> **GIVEN EXERCISE**: Reproduce exactly the lines from the one containing "left, right = rivet_azimuths()" through the one containing "obj.data.transform(world)", both included, and nothing else.

> **RAW DATA**:

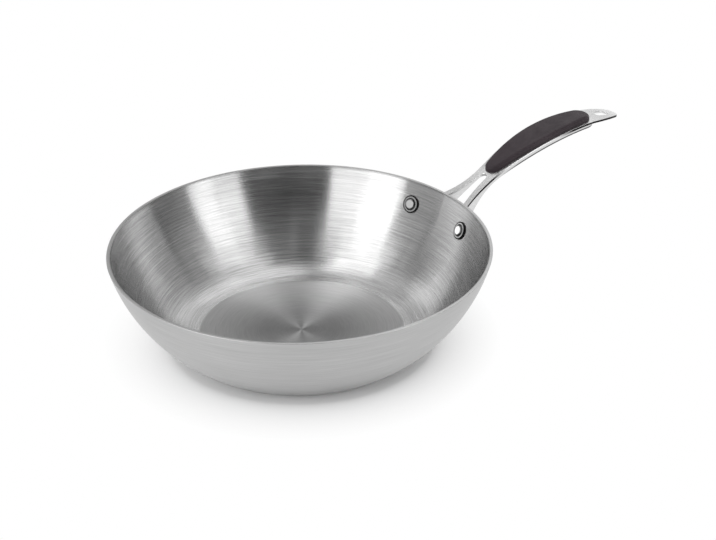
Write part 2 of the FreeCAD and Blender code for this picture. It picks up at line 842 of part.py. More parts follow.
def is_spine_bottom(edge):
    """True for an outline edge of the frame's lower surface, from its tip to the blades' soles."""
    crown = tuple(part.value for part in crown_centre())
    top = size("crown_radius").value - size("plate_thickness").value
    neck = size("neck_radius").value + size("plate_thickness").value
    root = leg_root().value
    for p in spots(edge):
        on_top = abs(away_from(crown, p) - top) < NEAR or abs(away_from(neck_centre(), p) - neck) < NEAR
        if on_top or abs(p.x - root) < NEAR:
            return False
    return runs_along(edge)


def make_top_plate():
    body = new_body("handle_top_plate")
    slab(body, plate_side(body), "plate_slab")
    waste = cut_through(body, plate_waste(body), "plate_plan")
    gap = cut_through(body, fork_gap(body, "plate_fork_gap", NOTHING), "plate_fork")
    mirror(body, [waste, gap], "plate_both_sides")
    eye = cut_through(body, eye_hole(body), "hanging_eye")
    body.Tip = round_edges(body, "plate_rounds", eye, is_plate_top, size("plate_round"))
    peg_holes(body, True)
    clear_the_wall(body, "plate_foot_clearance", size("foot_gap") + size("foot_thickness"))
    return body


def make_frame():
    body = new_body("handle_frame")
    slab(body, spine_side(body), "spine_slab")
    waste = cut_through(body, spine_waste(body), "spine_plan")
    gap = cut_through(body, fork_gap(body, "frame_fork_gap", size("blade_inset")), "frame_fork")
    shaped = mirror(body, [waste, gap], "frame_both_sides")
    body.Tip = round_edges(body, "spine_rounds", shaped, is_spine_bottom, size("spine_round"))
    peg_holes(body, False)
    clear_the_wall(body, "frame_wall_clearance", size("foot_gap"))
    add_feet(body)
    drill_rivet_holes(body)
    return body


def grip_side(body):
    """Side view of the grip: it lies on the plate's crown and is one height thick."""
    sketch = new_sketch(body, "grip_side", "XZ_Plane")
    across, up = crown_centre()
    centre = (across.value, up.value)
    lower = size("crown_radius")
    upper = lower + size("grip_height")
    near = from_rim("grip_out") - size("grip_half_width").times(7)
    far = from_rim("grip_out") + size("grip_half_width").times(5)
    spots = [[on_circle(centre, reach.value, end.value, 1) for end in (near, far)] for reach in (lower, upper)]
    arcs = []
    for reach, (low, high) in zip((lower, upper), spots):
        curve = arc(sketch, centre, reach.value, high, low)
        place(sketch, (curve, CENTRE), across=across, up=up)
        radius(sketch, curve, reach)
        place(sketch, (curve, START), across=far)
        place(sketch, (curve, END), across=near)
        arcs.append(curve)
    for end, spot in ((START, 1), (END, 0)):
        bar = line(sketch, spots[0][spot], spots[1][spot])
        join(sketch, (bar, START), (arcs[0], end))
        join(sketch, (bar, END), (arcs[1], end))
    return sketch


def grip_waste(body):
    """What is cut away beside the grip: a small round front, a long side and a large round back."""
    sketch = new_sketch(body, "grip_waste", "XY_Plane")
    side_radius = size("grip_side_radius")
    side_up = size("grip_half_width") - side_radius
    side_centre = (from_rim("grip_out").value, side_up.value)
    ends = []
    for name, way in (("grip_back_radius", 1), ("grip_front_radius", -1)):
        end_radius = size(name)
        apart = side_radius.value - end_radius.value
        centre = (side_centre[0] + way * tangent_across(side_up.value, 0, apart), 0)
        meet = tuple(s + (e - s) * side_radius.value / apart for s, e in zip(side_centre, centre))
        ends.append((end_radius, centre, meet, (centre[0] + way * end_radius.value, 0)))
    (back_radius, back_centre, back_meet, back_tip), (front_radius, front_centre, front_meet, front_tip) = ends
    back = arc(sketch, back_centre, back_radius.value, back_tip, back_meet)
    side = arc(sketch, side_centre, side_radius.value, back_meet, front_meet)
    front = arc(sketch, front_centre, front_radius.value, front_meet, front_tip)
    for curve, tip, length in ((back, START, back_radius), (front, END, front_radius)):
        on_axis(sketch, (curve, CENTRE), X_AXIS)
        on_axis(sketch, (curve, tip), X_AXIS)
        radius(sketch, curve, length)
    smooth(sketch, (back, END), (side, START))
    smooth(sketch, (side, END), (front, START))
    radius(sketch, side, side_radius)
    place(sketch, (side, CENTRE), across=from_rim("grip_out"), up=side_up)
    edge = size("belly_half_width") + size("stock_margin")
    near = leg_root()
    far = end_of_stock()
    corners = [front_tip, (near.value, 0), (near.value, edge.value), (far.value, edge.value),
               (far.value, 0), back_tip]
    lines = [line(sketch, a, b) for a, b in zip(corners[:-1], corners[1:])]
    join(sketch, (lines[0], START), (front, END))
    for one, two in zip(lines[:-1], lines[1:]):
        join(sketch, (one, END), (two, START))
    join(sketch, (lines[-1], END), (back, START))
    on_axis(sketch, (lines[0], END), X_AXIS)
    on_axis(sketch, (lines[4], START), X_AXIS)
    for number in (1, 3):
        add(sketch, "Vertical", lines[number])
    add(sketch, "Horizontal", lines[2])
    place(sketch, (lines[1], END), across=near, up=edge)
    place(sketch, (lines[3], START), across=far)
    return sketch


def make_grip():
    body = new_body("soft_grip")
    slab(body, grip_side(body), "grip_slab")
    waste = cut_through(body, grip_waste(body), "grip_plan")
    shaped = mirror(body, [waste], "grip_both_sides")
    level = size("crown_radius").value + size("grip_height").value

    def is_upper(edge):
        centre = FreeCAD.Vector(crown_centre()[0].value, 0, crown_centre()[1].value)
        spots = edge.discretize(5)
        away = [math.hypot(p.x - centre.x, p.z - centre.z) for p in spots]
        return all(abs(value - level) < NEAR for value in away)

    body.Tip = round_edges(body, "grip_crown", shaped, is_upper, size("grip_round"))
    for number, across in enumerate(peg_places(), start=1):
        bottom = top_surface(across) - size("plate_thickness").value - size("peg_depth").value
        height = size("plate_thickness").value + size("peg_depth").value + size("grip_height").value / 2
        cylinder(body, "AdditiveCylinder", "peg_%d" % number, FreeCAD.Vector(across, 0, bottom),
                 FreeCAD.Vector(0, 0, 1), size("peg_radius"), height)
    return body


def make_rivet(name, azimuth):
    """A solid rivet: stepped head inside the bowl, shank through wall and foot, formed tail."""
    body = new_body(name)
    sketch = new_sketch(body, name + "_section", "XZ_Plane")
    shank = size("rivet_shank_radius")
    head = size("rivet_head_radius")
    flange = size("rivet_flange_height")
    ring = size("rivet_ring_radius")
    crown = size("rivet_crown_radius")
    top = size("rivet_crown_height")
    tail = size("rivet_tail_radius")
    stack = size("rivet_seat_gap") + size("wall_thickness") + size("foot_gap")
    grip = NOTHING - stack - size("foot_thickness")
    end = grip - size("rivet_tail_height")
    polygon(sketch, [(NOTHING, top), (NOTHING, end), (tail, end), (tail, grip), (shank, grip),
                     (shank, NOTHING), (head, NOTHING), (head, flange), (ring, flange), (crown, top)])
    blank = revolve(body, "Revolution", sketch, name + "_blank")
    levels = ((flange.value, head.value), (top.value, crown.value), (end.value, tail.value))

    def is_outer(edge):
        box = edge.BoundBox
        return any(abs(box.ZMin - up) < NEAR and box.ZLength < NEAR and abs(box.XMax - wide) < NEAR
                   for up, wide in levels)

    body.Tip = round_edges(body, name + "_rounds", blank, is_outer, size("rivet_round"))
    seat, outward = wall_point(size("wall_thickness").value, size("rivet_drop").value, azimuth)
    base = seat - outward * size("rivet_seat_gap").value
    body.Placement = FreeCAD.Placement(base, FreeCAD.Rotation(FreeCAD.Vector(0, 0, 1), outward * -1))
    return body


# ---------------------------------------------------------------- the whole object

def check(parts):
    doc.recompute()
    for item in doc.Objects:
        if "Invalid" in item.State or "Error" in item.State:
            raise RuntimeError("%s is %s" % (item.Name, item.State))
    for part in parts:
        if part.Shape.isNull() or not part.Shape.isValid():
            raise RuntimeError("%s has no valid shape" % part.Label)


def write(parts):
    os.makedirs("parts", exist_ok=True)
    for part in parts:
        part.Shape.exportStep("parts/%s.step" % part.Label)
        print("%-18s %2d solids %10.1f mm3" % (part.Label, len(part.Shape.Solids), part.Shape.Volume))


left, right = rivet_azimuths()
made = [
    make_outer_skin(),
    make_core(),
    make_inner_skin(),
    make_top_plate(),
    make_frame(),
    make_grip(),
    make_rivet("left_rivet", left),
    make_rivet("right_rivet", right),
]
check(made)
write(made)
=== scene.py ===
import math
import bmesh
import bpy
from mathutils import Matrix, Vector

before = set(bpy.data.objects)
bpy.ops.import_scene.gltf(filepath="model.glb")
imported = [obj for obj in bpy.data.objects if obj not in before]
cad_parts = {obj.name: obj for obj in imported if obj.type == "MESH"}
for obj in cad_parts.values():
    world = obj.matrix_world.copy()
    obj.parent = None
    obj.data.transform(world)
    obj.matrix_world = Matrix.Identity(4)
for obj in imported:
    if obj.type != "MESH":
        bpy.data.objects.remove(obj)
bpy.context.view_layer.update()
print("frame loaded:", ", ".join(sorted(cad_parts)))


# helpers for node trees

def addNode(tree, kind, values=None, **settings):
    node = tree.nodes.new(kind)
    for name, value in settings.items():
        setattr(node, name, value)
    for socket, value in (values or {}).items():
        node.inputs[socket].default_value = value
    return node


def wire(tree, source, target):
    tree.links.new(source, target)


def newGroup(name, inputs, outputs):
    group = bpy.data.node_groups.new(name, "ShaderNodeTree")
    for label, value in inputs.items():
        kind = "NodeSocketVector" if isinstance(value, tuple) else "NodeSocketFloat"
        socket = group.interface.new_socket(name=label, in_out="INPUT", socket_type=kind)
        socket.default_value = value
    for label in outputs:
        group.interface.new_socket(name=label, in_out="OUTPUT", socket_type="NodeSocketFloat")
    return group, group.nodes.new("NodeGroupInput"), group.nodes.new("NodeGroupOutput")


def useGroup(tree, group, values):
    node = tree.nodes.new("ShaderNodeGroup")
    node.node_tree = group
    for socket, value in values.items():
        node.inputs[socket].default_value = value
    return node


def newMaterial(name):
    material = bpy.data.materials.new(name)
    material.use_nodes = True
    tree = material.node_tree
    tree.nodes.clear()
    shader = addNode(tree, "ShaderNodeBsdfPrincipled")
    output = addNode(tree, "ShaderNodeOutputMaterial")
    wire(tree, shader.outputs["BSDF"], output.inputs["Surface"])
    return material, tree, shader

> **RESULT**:
left, right = rivet_azimuths()
made = [
    make_outer_skin(),
    make_core(),
    make_inner_skin(),
    make_top_plate(),
    make_frame(),
    make_grip(),
    make_rivet("left_rivet", left),
    make_rivet("right_rivet", right),
]
check(made)
write(made)
=== scene.py ===
import math
import bmesh
import bpy
from mathutils import Matrix, Vector

before = set(bpy.data.objects)
bpy.ops.import_scene.gltf(filepath="model.glb")
imported = [obj for obj in bpy.data.objects if obj not in before]
cad_parts = {obj.name: obj for obj in imported if obj.type == "MESH"}
for obj in cad_parts.values():
    world = obj.matrix_world.copy()
    obj.parent = None
    obj.data.transform(world)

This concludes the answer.